New Products. The speed with which new products are introduced is a major issue for many Chinese firms. As an example, GMT in 1992 was selling
lathes that were developed in the early 1970s, but were based on models
from the late 1950s. They were struggling to introduce CNC equipment that could hold tolerances as tight as those of world-class machine tool firms.
It was a difficult battle. The engineering training simply was not there,
CAD systems were non-existent, and they owned only one (German) high-precision machine tool that could actually cut parts at the required tolerances. Beijing Machine Tool, on the other hand, received more government subsidies, and had installed CAD systems, hired engineers trained in this technology, and was therefore 10 years beyond their sister company in Guangzhou. (It seems that GMT has successfully introduced CNC lathes in the last few years [3].) These firms can benefit greatly from the expertise of professionals who understand how to organize multifunction teams to bring products to market faster, and who can train them in design for manufacturability and other tools that ease the design-manufacturing hand-off.
Process and Technology. Process and technology choice are major topics that cover a wide array of issues. One that stands out from my visits, however, is assembly line balancing. The assembly line at Beijing Jeep, the joint venture with Chrysler, is an impressive achievement. Designed by Chinese engineers, it appears to run very smoothly. However, it was moving remarkably slowly the day I visited. There was little flexibility, and thus very little complexity. As the market grows, and as China begins to export more to other Asian countries, these lines will be required to assemble multiple products in higher volume. Models that assist managers in the line balancing problem could be very beneficial.
Quality Management. In our visits to numerous factories we saw some evidence of statistical process control. Control charts were posted at many of these plants. However, its use seemed to be less extensive than in U.S., European or Japanese firms I have visited. These tools are simple to communicate and understand, and their value has been demonstrated over and over again. An inexpensive personal computer, or even a calculator, is sufficient hardware.
Because of the emphasis on new products, tools such as experimental design and Taguchi methods that generate robust designs show great promise. Again,
these are fairly simple tools and can be applied with some ease.
Production Planning & Control. Production planning and control is another major topic area with models and tools that vary widely depending on the context. Some managers need to be familiar with job shop scheduling, others with MRP, still others with Kanban systems. We have sensed a need for Chinese manufacturing managers to understand the differences among production planning and control tools, and to discern which tools to apply in their factories.
GMT is basically a large job shop with 550 machine tools organized by process. We also visited China Schindler Elevator Company, a joint venture with a Swiss elevator manufacturer. It appeared to us that job shop scheduling tools such as forward and backward loading, input control, and dispatch rules would be enormously helpful. Simple queueing formulas, such as Little's Law, would be useful for predicting lead times in make-to-order environments, and are easy to understand and apply.
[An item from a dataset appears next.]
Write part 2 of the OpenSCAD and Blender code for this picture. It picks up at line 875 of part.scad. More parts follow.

Perhaps the most compelling evidence of the value of relatively simple tools came from our visit to Tsinghua University, home to very highly regarded
engineering and commerce departments. The faculty and graduate students at Tsinghua have successfully applied simple job shop techniques for a multitude of companies. If I recall correctly, a senior faculty member, Dr. Pan, has been involved in over 40 successful implementations of these and other tools. Our probing into the details revealed that, rather than expend resources on complex algorithms that rely on global information, Dr. Pan had successfully implemented simple forward and backward loading algorithms.
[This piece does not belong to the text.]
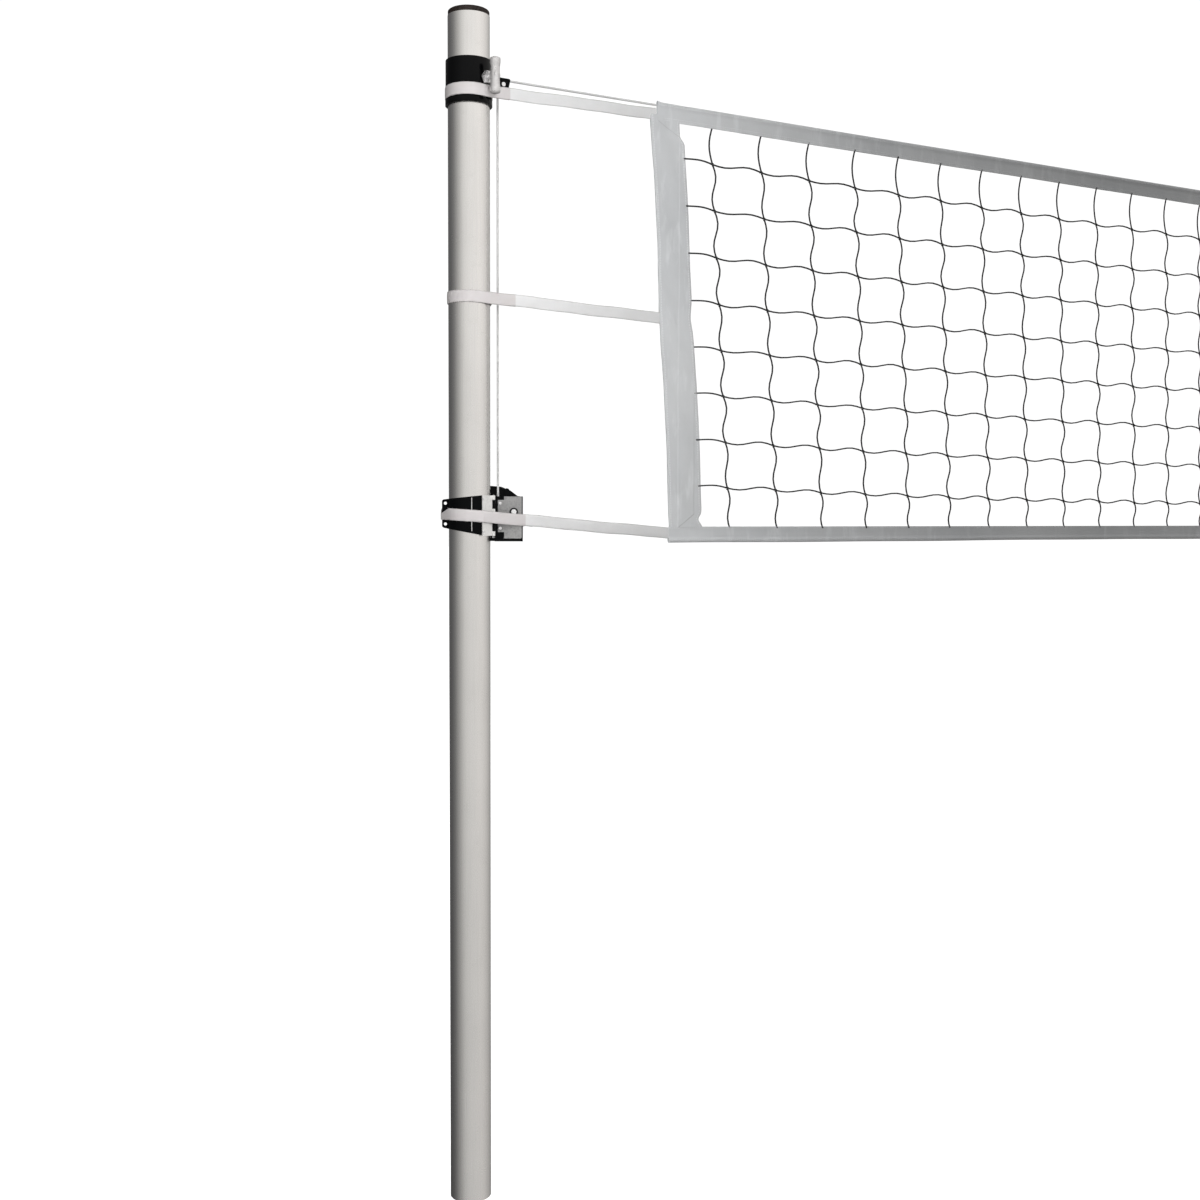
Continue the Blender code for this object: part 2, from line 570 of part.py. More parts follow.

Because of the rapid growth of assembly operations in China, MRP has been widely used. This same group at Tsinghua has been involved in many MRP installations. It is clear, however, that although MRP works wonders in certain environments, it is the wrong tool in others. My sense is that Chinese managers can benefit from understanding both the pitfalls of using MRP in the wrong context, and some of the problems with MRP even when applied correctly -- problems such as predicting lead times and setting safety stock.
Guangzhou Machine Tool and Beijing Machine Tool provide examples of other issues I have seen. Both factories have large job shops that feed final
assembly areas. As managers are given more autonomy over operations, they are departing from month-long time buckets for scheduling each department.
And they are being forced to reduce cycle times and delivery lead times
to compete with firms that can deliver customized products in half the time. Managers need to know how much work-in-process inventory to hold to buffer
fabrication from assembly. They need to know how to coordinate fabrication
and assembly. Should the job shop push parts to a WIP storage area, and
then have assembly pull parts for make-to-order assembly? Inventory control models, queueing models and simulation could all be very helpful.
Inventory Management. Now that managers are responsible to serve markets, both domestically and internationally, without government control,
they need inventory management tools. Again, these should be PC-based, simple and easily recomputed. Forecasting software is necessary, as is software that can determine optimal inventory policies when data is very soft or missing. There are inventory tools that optimize the worst case probability distribution so that managers do not have to rely on an ill-specified distribution.
Conclusion
Most large U.S. firms, from AT&T and GM to Merrill Lynch, have locations in China. They can bring resources and expertise to their Chinese operations.
But state-owned and collective-owned enterprises in China are faced with
a two-fold problem. They are facing intense pressure to improve operations,
but they do not have the required expertise or resources. OR and OM professionals have skills, models and tools that can be very profitable for Chinese managers.
It is difficult to overemphasize the potential value of simple tools applied
in this environment. But every effort must be made to focus on simple models
that can be implemented without a large training or computing budget and
that can be adapted to a rapidly changing environment.
References
1. Pyke, D., "A Note on Operations Strategy," The Amos Tuck School of Business Administration, Dartmouth College.
2. Pyke, D. and Y. Li, "Guangzhou Machine Tool," The Amos Tuck
School of Business Administration, Dartmouth College.
3. Pyke, D., S. Pyke and B. Xie, "Guangzhou Machine Tool (B),"
The Amos Tuck School of Business Administration, Dartmouth College.